— begin Record excerpts —

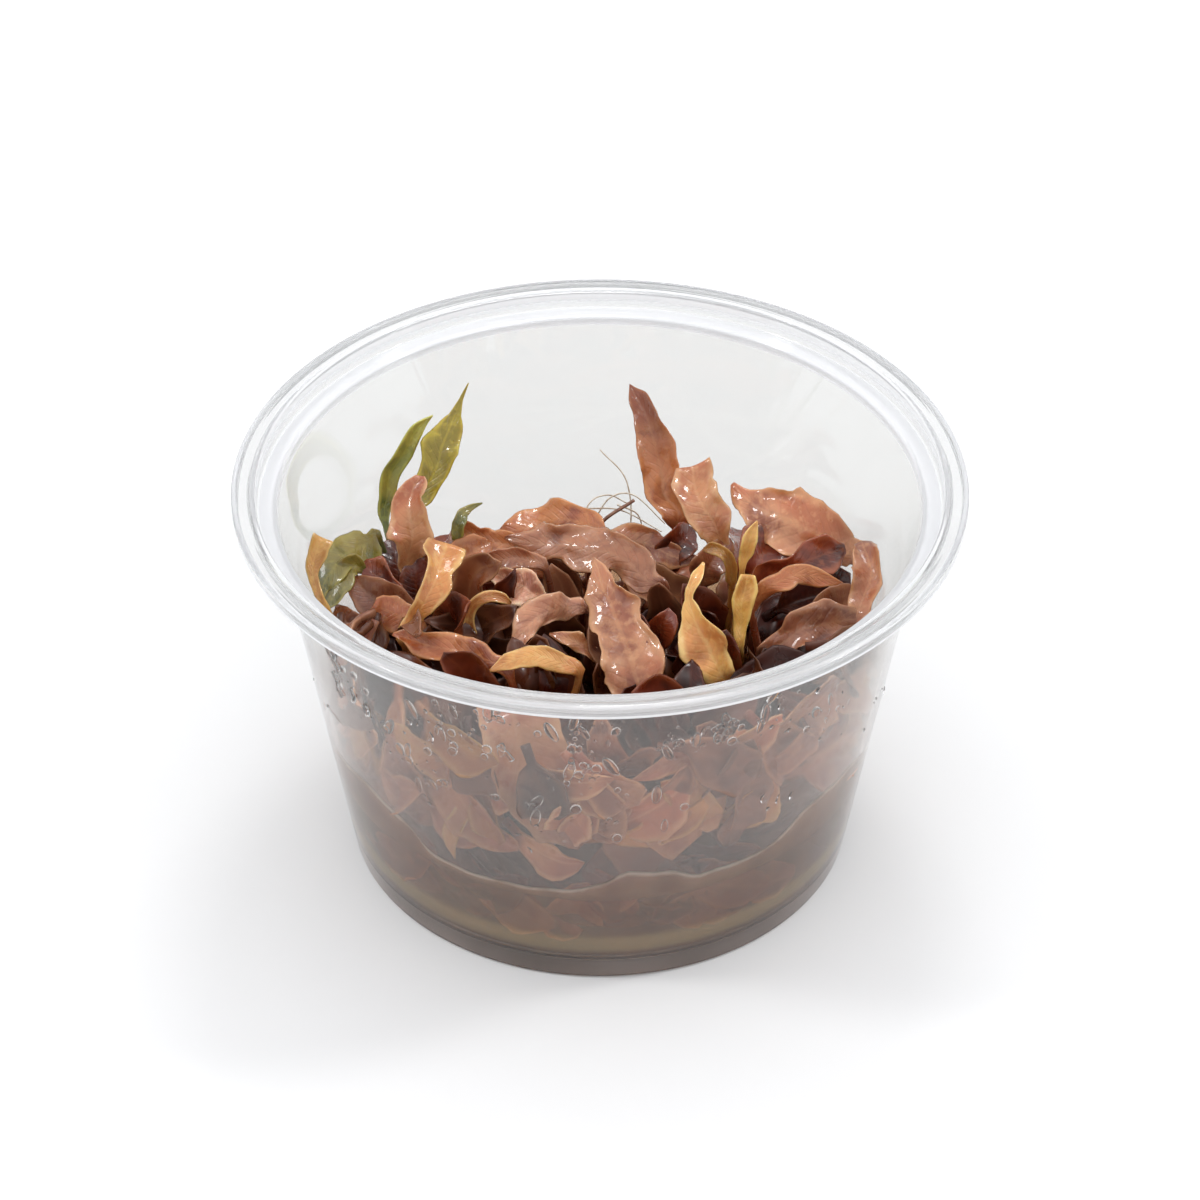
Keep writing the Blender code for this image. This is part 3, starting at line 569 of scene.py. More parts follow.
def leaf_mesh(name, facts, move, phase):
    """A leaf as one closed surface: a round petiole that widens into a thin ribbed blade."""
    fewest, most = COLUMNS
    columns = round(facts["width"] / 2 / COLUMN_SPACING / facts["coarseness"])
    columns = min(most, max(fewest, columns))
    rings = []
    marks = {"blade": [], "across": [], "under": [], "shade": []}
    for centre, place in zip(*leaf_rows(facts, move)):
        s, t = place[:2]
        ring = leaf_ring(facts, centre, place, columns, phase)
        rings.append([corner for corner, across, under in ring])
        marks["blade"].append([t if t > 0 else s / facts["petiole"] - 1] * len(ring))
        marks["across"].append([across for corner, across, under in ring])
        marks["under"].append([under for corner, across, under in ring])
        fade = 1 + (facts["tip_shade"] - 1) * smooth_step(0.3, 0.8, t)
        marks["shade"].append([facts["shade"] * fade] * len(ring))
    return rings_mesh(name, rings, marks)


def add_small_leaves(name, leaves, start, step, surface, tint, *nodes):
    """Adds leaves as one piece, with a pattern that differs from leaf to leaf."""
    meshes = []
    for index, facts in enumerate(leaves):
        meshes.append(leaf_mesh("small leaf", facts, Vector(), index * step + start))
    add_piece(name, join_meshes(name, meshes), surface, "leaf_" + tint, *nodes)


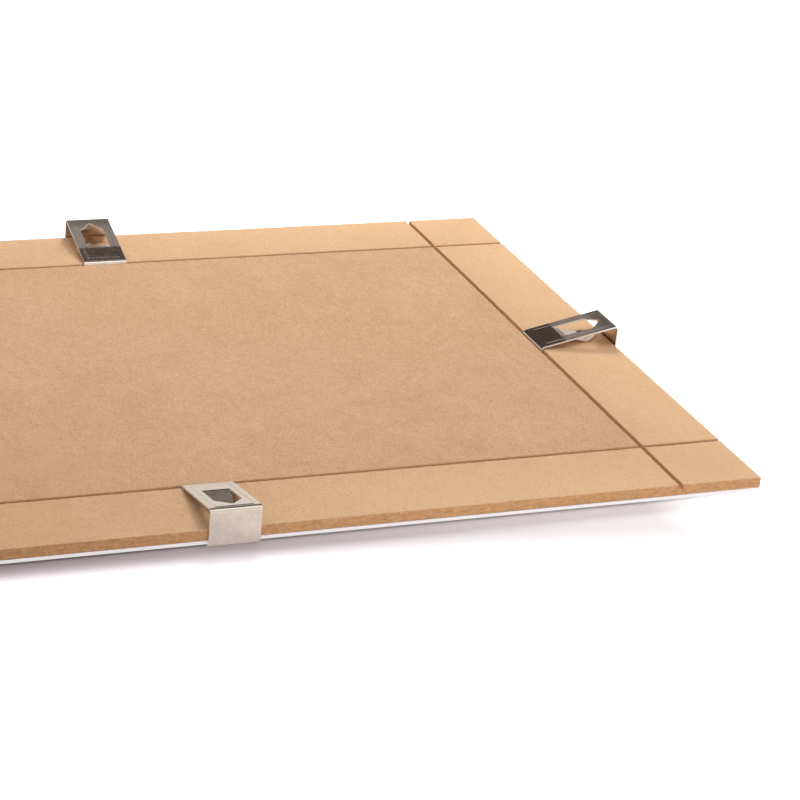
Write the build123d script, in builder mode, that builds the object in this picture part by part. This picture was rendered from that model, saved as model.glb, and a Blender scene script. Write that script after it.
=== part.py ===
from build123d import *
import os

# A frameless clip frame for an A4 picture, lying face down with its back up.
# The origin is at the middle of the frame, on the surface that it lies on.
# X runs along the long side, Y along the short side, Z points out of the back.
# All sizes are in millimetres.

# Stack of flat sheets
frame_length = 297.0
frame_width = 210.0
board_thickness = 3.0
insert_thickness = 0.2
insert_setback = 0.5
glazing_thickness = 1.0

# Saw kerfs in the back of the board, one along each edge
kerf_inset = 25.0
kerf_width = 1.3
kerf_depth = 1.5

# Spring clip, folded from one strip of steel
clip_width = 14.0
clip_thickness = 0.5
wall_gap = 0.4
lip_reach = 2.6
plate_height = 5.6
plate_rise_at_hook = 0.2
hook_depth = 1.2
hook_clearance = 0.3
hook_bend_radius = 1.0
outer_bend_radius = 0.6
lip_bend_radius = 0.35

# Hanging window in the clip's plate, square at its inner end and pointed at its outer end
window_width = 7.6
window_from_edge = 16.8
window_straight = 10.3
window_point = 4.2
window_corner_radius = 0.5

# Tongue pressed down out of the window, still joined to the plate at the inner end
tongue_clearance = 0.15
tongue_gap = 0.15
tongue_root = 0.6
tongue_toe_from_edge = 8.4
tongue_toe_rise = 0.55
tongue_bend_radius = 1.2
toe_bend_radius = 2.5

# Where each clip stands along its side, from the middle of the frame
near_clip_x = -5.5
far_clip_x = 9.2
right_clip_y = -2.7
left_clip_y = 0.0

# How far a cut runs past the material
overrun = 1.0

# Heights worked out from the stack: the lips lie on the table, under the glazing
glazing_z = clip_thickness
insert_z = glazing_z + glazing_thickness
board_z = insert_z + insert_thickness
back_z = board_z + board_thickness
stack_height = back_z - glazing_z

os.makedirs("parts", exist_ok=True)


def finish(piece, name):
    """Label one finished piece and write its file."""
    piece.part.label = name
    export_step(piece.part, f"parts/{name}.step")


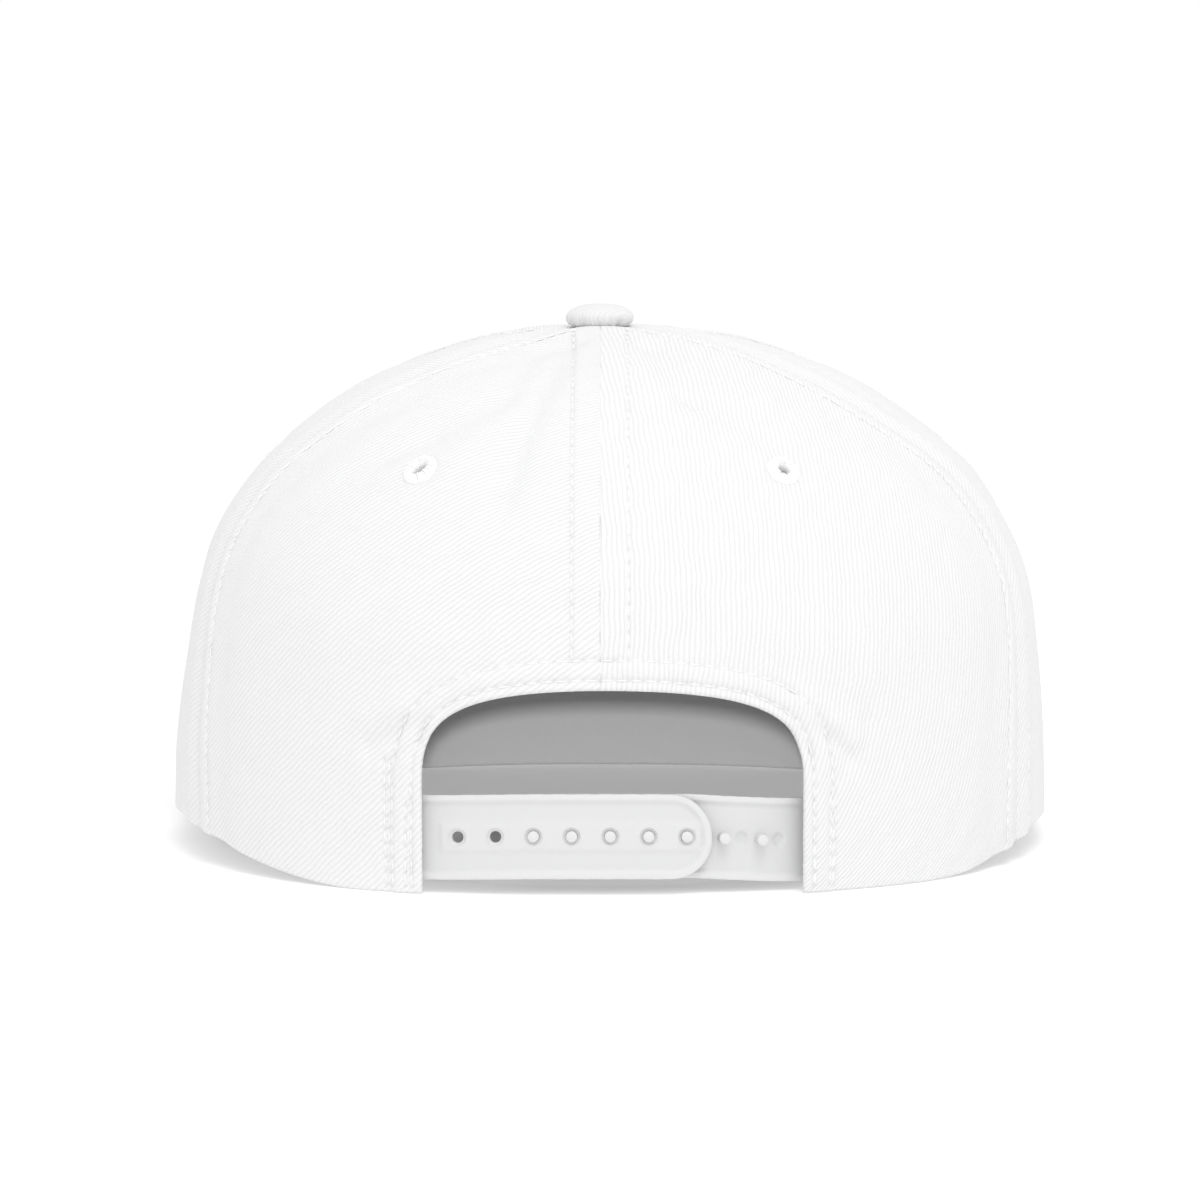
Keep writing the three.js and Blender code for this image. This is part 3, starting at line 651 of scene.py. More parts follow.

— end Record excerpts —

* Problem to solve:
All of the data needs to be reproduced exactly, with no line missing.

* Solution:
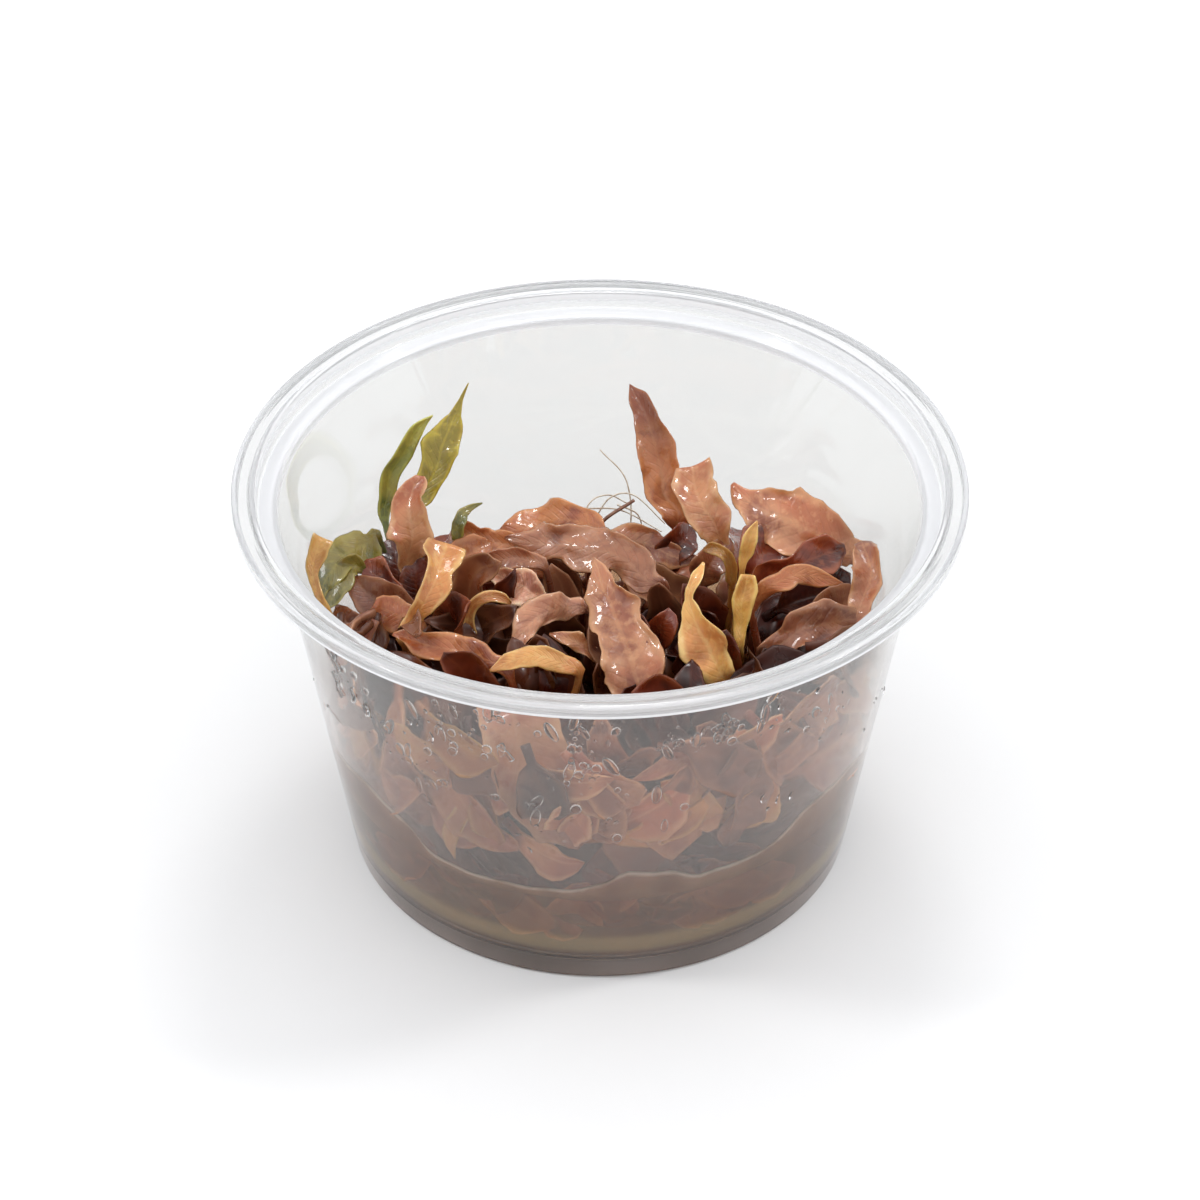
Keep writing the Blender code for this image. This is part 3, starting at line 569 of scene.py. More parts follow.
def leaf_mesh(name, facts, move, phase):
    """A leaf as one closed surface: a round petiole that widens into a thin ribbed blade."""
    fewest, most = COLUMNS
    columns = round(facts["width"] / 2 / COLUMN_SPACING / facts["coarseness"])
    columns = min(most, max(fewest, columns))
    rings = []
    marks = {"blade": [], "across": [], "under": [], "shade": []}
    for centre, place in zip(*leaf_rows(facts, move)):
        s, t = place[:2]
        ring = leaf_ring(facts, centre, place, columns, phase)
        rings.append([corner for corner, across, under in ring])
        marks["blade"].append([t if t > 0 else s / facts["petiole"] - 1] * len(ring))
        marks["across"].append([across for corner, across, under in ring])
        marks["under"].append([under for corner, across, under in ring])
        fade = 1 + (facts["tip_shade"] - 1) * smooth_step(0.3, 0.8, t)
        marks["shade"].append([facts["shade"] * fade] * len(ring))
    return rings_mesh(name, rings, marks)


def add_small_leaves(name, leaves, start, step, surface, tint, *nodes):
    """Adds leaves as one piece, with a pattern that differs from leaf to leaf."""
    meshes = []
    for index, facts in enumerate(leaves):
        meshes.append(leaf_mesh("small leaf", facts, Vector(), index * step + start))
    add_piece(name, join_meshes(name, meshes), surface, "leaf_" + tint, *nodes)


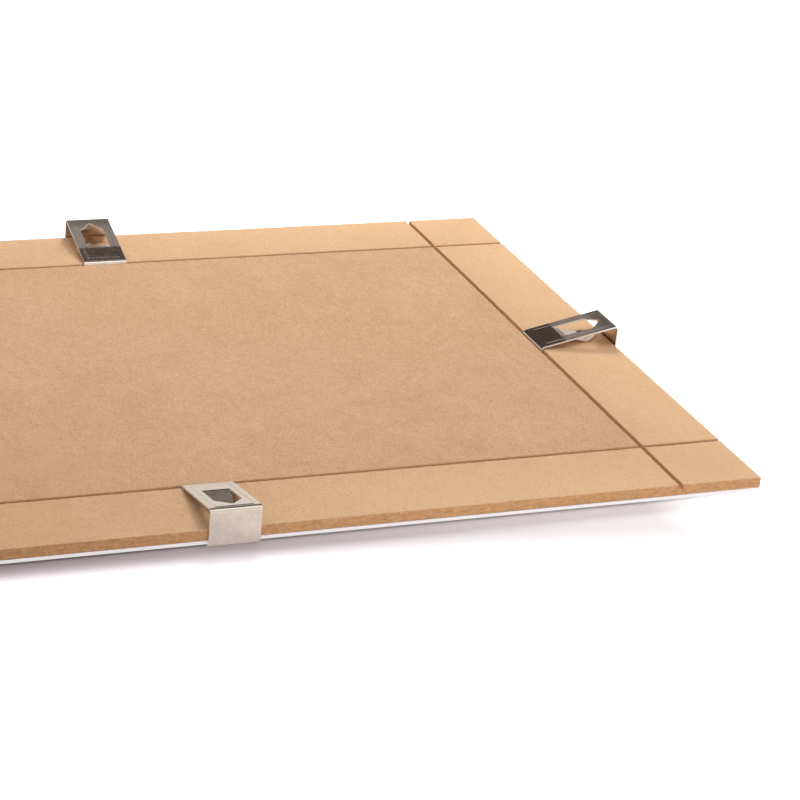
Write the build123d script, in builder mode, that builds the object in this picture part by part. This picture was rendered from that model, saved as model.glb, and a Blender scene script. Write that script after it.
=== part.py ===
from build123d import *
import os

# A frameless clip frame for an A4 picture, lying face down with its back up.
# The origin is at the middle of the frame, on the surface that it lies on.
# X runs along the long side, Y along the short side, Z points out of the back.
# All sizes are in millimetres.

# Stack of flat sheets
frame_length = 297.0
frame_width = 210.0
board_thickness = 3.0
insert_thickness = 0.2
insert_setback = 0.5
glazing_thickness = 1.0

# Saw kerfs in the back of the board, one along each edge
kerf_inset = 25.0
kerf_width = 1.3
kerf_depth = 1.5

# Spring clip, folded from one strip of steel
clip_width = 14.0
clip_thickness = 0.5
wall_gap = 0.4
lip_reach = 2.6
plate_height = 5.6
plate_rise_at_hook = 0.2
hook_depth = 1.2
hook_clearance = 0.3
hook_bend_radius = 1.0
outer_bend_radius = 0.6
lip_bend_radius = 0.35

# Hanging window in the clip's plate, square at its inner end and pointed at its outer end
window_width = 7.6
window_from_edge = 16.8
window_straight = 10.3
window_point = 4.2
window_corner_radius = 0.5

# Tongue pressed down out of the window, still joined to the plate at the inner end
tongue_clearance = 0.15
tongue_gap = 0.15
tongue_root = 0.6
tongue_toe_from_edge = 8.4
tongue_toe_rise = 0.55
tongue_bend_radius = 1.2
toe_bend_radius = 2.5

# Where each clip stands along its side, from the middle of the frame
near_clip_x = -5.5
far_clip_x = 9.2
right_clip_y = -2.7
left_clip_y = 0.0

# How far a cut runs past the material
overrun = 1.0

# Heights worked out from the stack: the lips lie on the table, under the glazing
glazing_z = clip_thickness
insert_z = glazing_z + glazing_thickness
board_z = insert_z + insert_thickness
back_z = board_z + board_thickness
stack_height = back_z - glazing_z

os.makedirs("parts", exist_ok=True)


def finish(piece, name):
    """Label one finished piece and write its file."""
    piece.part.label = name
    export_step(piece.part, f"parts/{name}.step")


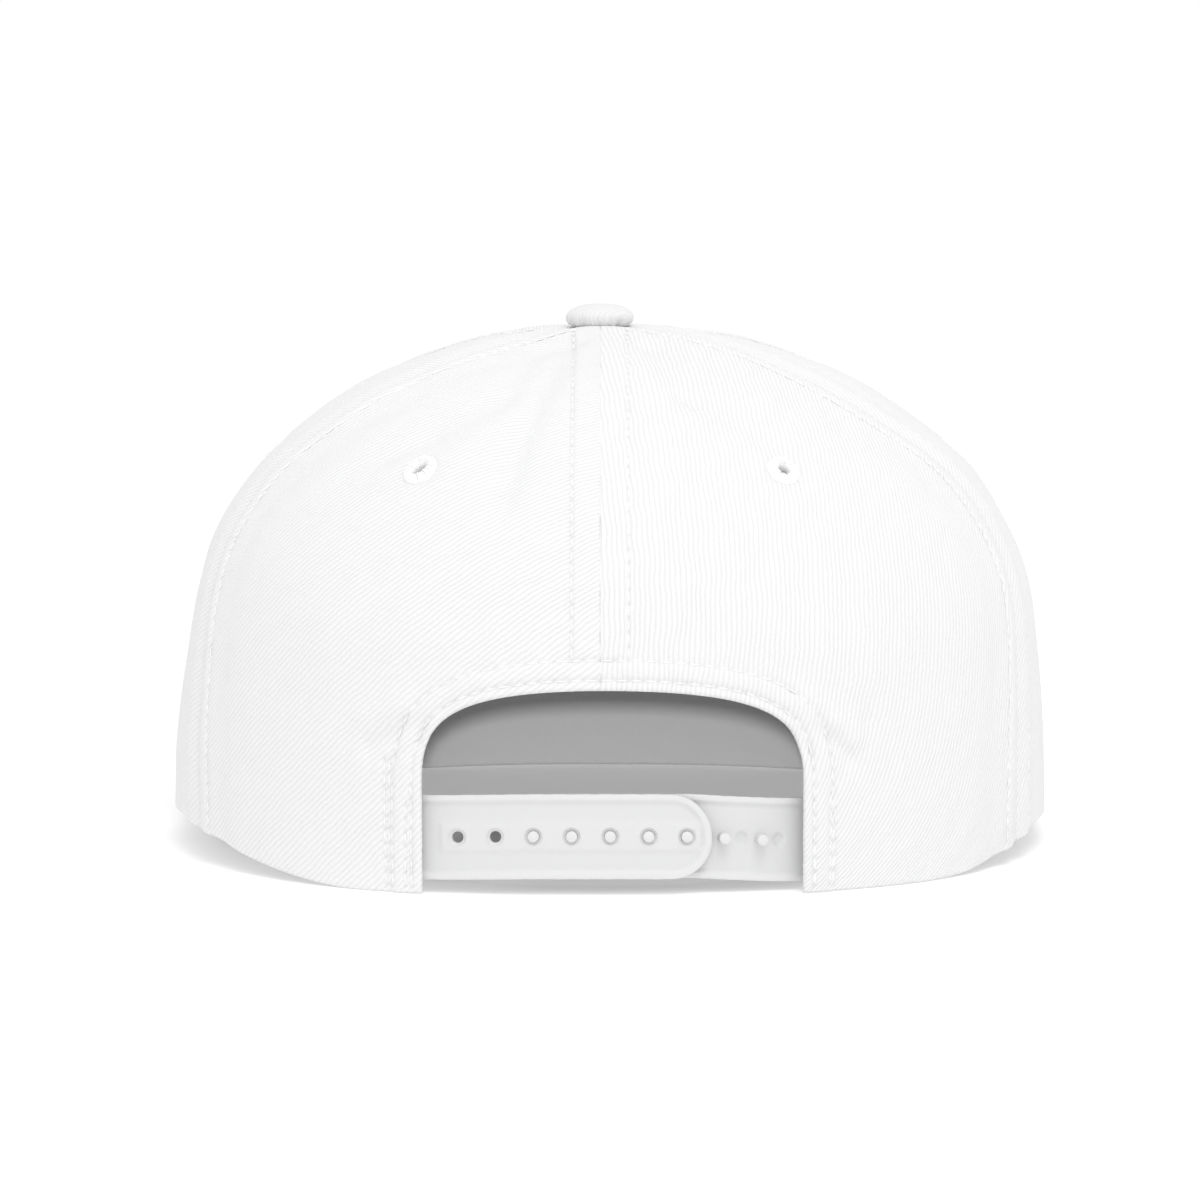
Keep writing the three.js and Blender code for this image. This is part 3, starting at line 651 of scene.py. More parts follow.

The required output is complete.